Zădăreni (; ) is a commune in Arad County, Romania, is situated in the northern part of the Vinga Plateau, along the Mureș valley. Its territory occupies 2145 hectares. It is composed of two villages: Bodrogu Nou (Újbodrog) and Zădăreni (situated at 8 km from Arad). These were part of Felnac Commune until 2004, when they were split off.

Population
According to the last census, the population of the commune counts 2323 inhabitants, out of which 96,6% are Romanians, 3,1% Ukrainians and 0,1% are of other or undeclared nationalities.

History
The traces of inhabitance in this place date back to the antiquity.
In the archaeological site called "Cartierul Nou" ("New Quarter") in Zădăreni a settlement from the Iron Age and a Roman necropolis have been found.
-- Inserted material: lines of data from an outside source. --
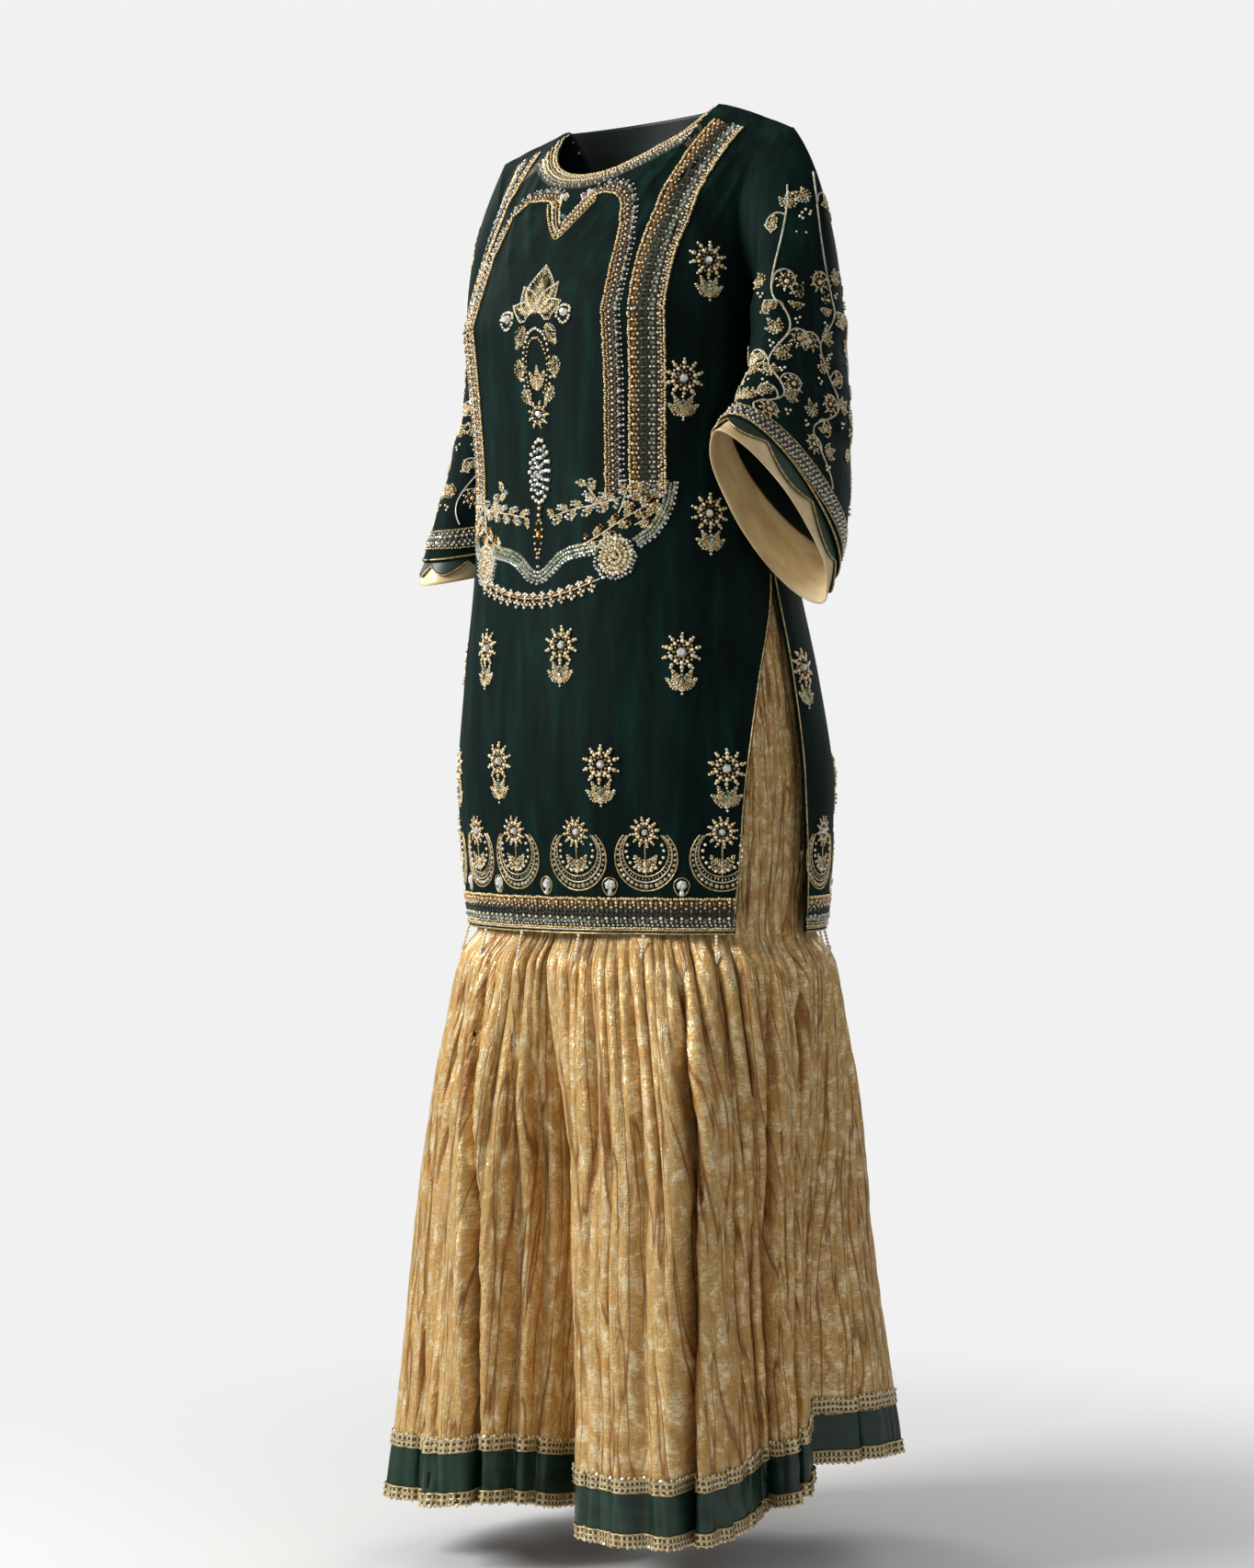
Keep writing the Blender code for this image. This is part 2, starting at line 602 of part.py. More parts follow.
def leg_point(side: int, column: float, z: float) -> np.ndarray:
    """Point on the inner face of a sharara leg.

    Args:
        side: 1 for the left leg and -1 for the right one.
        column: place round the leg; the first columns run from centre front round the outer side to
            centre back, the rest back along the inside of the leg.
        z: height.

    Returns:
        The point.
    """
    names = ("half_width", "front", "back", "centre_y", "squareness")
    half_width, front, back, centre, squareness = (read(SHARARA_SECTIONS, "z", z, name) for name in names)
    inner = SEAM_GAP * 0.5 + TISSUE
    if column <= LEG_OUTER_COLUMNS:
        share = column / LEG_OUTER_COLUMNS
        angle = math.pi * share
        depth = front if share < 0.5 else back
        reach = ring_reach(angle, half_width, depth, squareness)
        edge = inner if z < CROTCH_Z + SEAM_GAP else SEAM_GAP * 0.5
        whole = np.array([max(edge, reach * math.sin(angle)), centre - reach * math.cos(angle), z])
    else:
        share = (column - LEG_OUTER_COLUMNS) / LEG_INNER_COLUMNS
        whole = np.array([inner, centre + back * (1.0 - share) - front * share, z])
    if z >= CROTCH_Z:
        whole[0] *= side
        return whole
    table = LEFT_LEG if side > 0 else RIGHT_LEG
    direction = leg_direction(column)
    angle = math.radians(direction)
    names = ("x", "y", "half_width", "half_depth")
    x, y, ring_width, ring_depth = (read(table, "z", z, name) for name in names)
    reach = ring_reach(angle, ring_width, ring_depth, LEG_SQUARENESS)
    parted = np.array([x + reach * math.sin(angle), y - reach * math.cos(angle), z])
    weight = smooth((CROTCH_Z - z) / LEG_PARTING)
    point = whole * (1.0 - weight) + parted * weight
    pull = 0.0
    for fold in LEFT_FOLDS if side > 0 else RIGHT_FOLDS:
        if z < fold.top_z:
            growth = ((fold.top_z - z) / (fold.top_z - SHARARA_HEM_Z)) ** FOLD_POWER
            pull += fold.depth * growth * bell(turn_gap(direction, fold.angle), fold.half_width)
    toward = np.array([x, y, z]) - point
    point += toward / np.linalg.norm(toward) * pull
    point[0] = max(inner, point[0])
    point[0] *= side
    return point


def leg_line(side: int, height: float, above_hem: bool) -> list:
    """One row of a leg: at a height, or at a height above the hem line."""
    row = []
    for column in range(LEG_OUTER_COLUMNS + LEG_INNER_COLUMNS):
        z = leg_hem_z(side, leg_direction(column)) + height if above_hem else height
        row.append(leg_point(side, column, z))
    return row if side > 0 else row[::-1]


def build_sharara() -> None:
    """Builds both legs with their satin hem bands and laces."""
    total = LEG_OUTER_COLUMNS + LEG_INNER_COLUMNS
    lace_top = SATIN_BAND_HEIGHT + LACE_HEIGHT
    laces = (("gota_upper_", lace_top, SATIN_BAND_HEIGHT - LACE_OVERLAP), ("gota_lower_", LACE_HEIGHT, 0.0))
    open_top = (len(LEG_UPPER_ROWS) - 1, LEG_OUTER_COLUMNS, total)
    for side, word in ((1, "left"), (-1, "right")):
        rows = [leg_line(side, z, False) for z in LEG_UPPER_ROWS]
        rows += [leg_line(side, height, True) for height in LEG_LOWER_ROWS]
        rows.append(leg_line(side, lace_top, True))
        rows.append(leg_line(side, SATIN_BAND_HEIGHT + SEAM_GAP, True))
        points = np.array(rows)
        if side < 0:
            points = np.roll(points, 1 - LEG_INNER_COLUMNS, axis=1)
        grid_object("leg_" + word, points, "tissue", TISSUE, closed=True, skip=open_top)
        band_rows = [leg_line(side, height, True) for height in (SATIN_BAND_HEIGHT - TRIM_GAP, SATIN_FOOT)]
        grid_object("satin_" + word, np.array(band_rows), "green_satin", TISSUE, closed=True)
        for lace, top, low in laces:
            lace_rows = [leg_line(side, height, True) for height in (top, low)]
            raised = offset(np.array(lace_rows), TISSUE + 2 * TRIM_GAP, True)
            grid_object(lace + word, raised, "gota", TRIM, closed=True)


def build_waistband() -> None:
    """Builds the waistband above the two legs."""
    rows = []
    for z in (WAIST_Z, WAIST_Z - WAISTBAND_HEIGHT):
        row = []
        for index in range(WAIST_COLUMNS):
            angle = math.tau * index / WAIST_COLUMNS
            depth = read(SHARARA_SECTIONS, "z", z, "front" if math.cos(angle) > 0 else "back")
            half_width = read(SHARARA_SECTIONS, "z", z, "half_width")
            reach = ring_reach(angle, half_width, depth, LEG_SQUARENESS)
            centre = read(SHARARA_SECTIONS, "z", z, "centre_y")
            row.append([reach * math.sin(angle), centre - reach * math.cos(angle), z])
        rows.append(row)
    grid_object("waistband", np.array(rows), "waist_cotton", TISSUE, closed=True)


def build_suit() -> None:
    """Builds the whole suit."""
    clear_scene()
    front, back = build_kameez()
    build_kameez_trims(front, back)
    build_sleeves()
    build_sharara()
    build_waistband()


build_suit()
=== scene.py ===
"""Looks of a beaded velvet kameez worn over a crinkled tissue sharara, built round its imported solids."""

from __future__ import annotations

import logging
import math
from collections.abc import Callable, Sequence
from dataclasses import dataclass, field
from enum import Enum

import bmesh
import bpy
import numpy as np
from mathutils import Matrix, Vector


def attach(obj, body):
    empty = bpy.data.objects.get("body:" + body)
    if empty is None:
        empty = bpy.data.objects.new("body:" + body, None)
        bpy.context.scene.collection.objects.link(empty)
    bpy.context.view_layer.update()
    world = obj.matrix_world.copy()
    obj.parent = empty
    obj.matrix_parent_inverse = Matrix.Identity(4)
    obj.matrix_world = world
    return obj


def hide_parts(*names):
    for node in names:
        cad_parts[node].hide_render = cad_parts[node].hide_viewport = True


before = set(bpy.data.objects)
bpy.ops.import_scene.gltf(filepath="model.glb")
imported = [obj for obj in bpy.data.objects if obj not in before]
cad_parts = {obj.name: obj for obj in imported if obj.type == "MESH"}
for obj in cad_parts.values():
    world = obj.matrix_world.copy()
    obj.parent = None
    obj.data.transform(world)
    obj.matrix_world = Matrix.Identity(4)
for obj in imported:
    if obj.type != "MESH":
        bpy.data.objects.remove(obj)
log = logging.getLogger("salwar_suit")

Array = np.ndarray
Tree = bpy.types.NodeTree
Node = bpy.types.Node
Socket = bpy.types.NodeSocket
Mesh = bpy.types.Mesh
Object = bpy.types.Object
MM = 0.001
PEARL_SIZE = (0.003, 0.003, 0.0028)
LARGE_PEARL_SIZE = (0.0034, 0.0034, 0.0032)

# Sizes of the solids, in metres
VELVET = 0.002
TISSUE = 0.0016
SATIN = 0.0012
TRIM_GAP = 0.0005
SEAM_GAP = 0.0003
NECK_HALF_WIDTH = 0.1
NECK_FRONT_DROP = 0.066
NECK_FRONT_REACH = 0.073
NECK_BACK_RISE = 0.012
NECK_BACK_REACH = 0.06
SHOULDER_HALF_WIDTH = 0.192
LEFT_SHOULDER_DROP = 0.036
RIGHT_SHOULDER_DROP = 0.02
UNDERARM_Z = -0.215
KAMEEZ_HEM_Z = -0.807
NECK_SHARE = 0.455
ARMHOLE_INSET = 0.017
ARMHOLE_REACH = 0.03
ARMHOLE_EASE = 0.003
TURN_EVENNESS = 0.6
FOLD_START_Z = -0.42
WAIST_Z = -0.385
WAISTBAND_HEIGHT = 0.0277
CROTCH_Z = -0.745
SHARARA_HEM_Z = -1.376
LACE_HEIGHT = 0.012
LEG_OUTER = 38
LEG_COLUMNS = 48
LEG_SPREAD = 34.0
LEG_PARTING = 0.34
LEG_SQUARENESS = 2.2
LEG_LEAN_Z = -0.83
CREASE_WANDER = 1.4

# z, half width, front, back, centre y, squareness, front edge, back edge
KAMEEZ_SECTIONS = (
    (-0.215, 0.165, 0.137, 0.112, -0.018, 2.55, 90.0, 90.0),
    (-0.28, 0.161, 0.134, 0.107, -0.016, 2.45, 90.0, 90.0),
    (-0.36, 0.158, 0.132, 0.104, -0.014, 2.35, 90.0, 90.0),
    (-0.46, 0.17, 0.142, 0.12, -0.007, 2.25, 90.0, 90.0),
    (-0.56, 0.19, 0.153, 0.14, -0.002, 2.15, 78.5, 90.0),
    (-0.66, 0.204, 0.159, 0.156, 0.000, 2.1, 71.5, 90.0),
    (-0.74, 0.202, 0.153, 0.153, 0.001, 2.1, 70.0, 88.0),
    (-0.807, 0.195, 0.147, 0.149, 0.002, 2.1, 69.0, 86.0),
)
# Soft skirt folds: face, place across it, depth, half width
SKIRT_FOLDS = (
    (-1, -0.74, 0.0068, 0.1), (-1, -0.36, 0.004, 0.09), (-1, 0.14, 0.0035, 0.12),
    (-1, 0.56, 0.006, 0.1), (-1, 0.86, 0.0045, 0.07), (1, -0.8, 0.003, 0.09),
    (1, -0.42, 0.007, 0.11), (1, 0.05, 0.005, 0.12), (1, 0.4, 0.006, 0.1), (1, 0.82, 0.0015, 0.08),
)
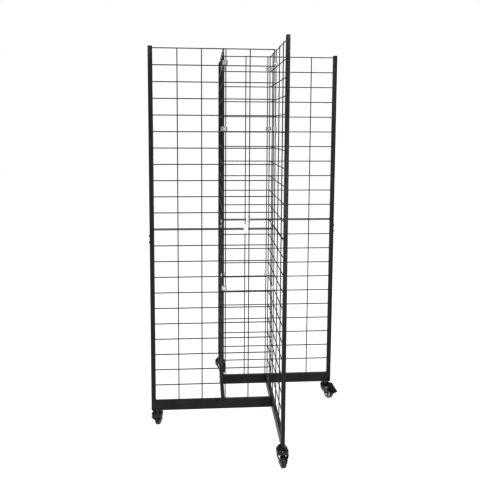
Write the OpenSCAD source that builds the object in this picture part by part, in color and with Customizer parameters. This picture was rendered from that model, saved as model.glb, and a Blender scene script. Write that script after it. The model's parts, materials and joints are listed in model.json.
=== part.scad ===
// Rolling four-way gridwall display: four wire-grid wings set as a pinwheel
// round an open square well, each wing made of two bolted halves on a base
// rail, with a swivel caster under the outer end of every wing.
// Units are millimetres, +Z is up, the floor is at Z = 0.

/* [Grid wall] */
// Vertical spacing of the crosswires
wire_pitch = 76.2; // [70:0.1:80]
// Number of spaces between crosswires in one half of a wing
rows_per_half = 11; // [9:1:11]
// Horizontal spacing of the upright wires
cell_width = 112.5; // [105:0.5:116]
// Diameter of the upright wires
upright_d = 4; // [3.5:0.1:4.2]
// Diameter of the crosswires
cross_d = 4; // [3.5:0.1:4.2]
// Depth to which the crosswires are fused into the uprights
weld_sink = 0.2; // [0.1:0.05:0.4]
// Distance between the planes of opposite wings
well_side = 245; // [240:1:250]

/* [Posts and rails] */
// Width of the end post along the wing
post_w = 20; // [18:1:22]
// Thickness of the post and of the base rail
post_t = 16; // [15:0.5:18]
// Wall thickness of the post and rail tubes
tube_wall = 1.5; // [1.2:0.1:2]
// Height of the post above the joint between the halves, cap included
post_rise = 850; // [846:1:856]
// Height of the base rail
rail_h = 48; // [44:1:50]
// Drop from the joint between the halves to the underside of the rail
rail_drop = 892; // [888:1:896]

/* [Clips and screws] */
// Width of a junction clip
clip_w = 30; // [28:1:32]
// Height of a junction clip
clip_h = 22; // [20:1:24]
// Thickness of the clip plates
clip_t = 1.6; // [1.2:0.1:2]
// Width of a seam clip
seam_clip_w = 20; // [18:1:22]
// Height of a seam clip
seam_clip_h = 40; // [38:1:42]
// Vertical distance between the two screws of a rail joint
screw_gap = 24; // [20:1:26]

/* [Casters] */
// Height from the floor to the underside of the rail
caster_h = 86; // [84:1:90]
// Wheel diameter over the tyre
wheel_d = 50; // [48:1:50]
// Width of the tyre
tyre_w = 22; // [20:1:22]
// Distance from the swivel axis to the wheel axle
trail = 24; // [22:1:24]
// Distance from the outer face of the post to the swivel axis
stem_inset = 26; // [26:1:40]
// Swivel heading of the left caster, anticlockwise from +X
left_heading = 80; // [0:1:359]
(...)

Despite this fact, Zădăreni was first mentioned only in 1333 while Bodrogu Nou in 1828.

Economy
There are hydrocarbon reserves present.

Tourism
In Bodrogu Nou one can visit the Hodoș-Bodrog Monastery built in the 12th century. It has collections of icons from the 15-18th centuries, old books, manuscripts, silverware, Roman tools originating from the archaeological excavations effectuated in the monastery courtyard in 1976–77.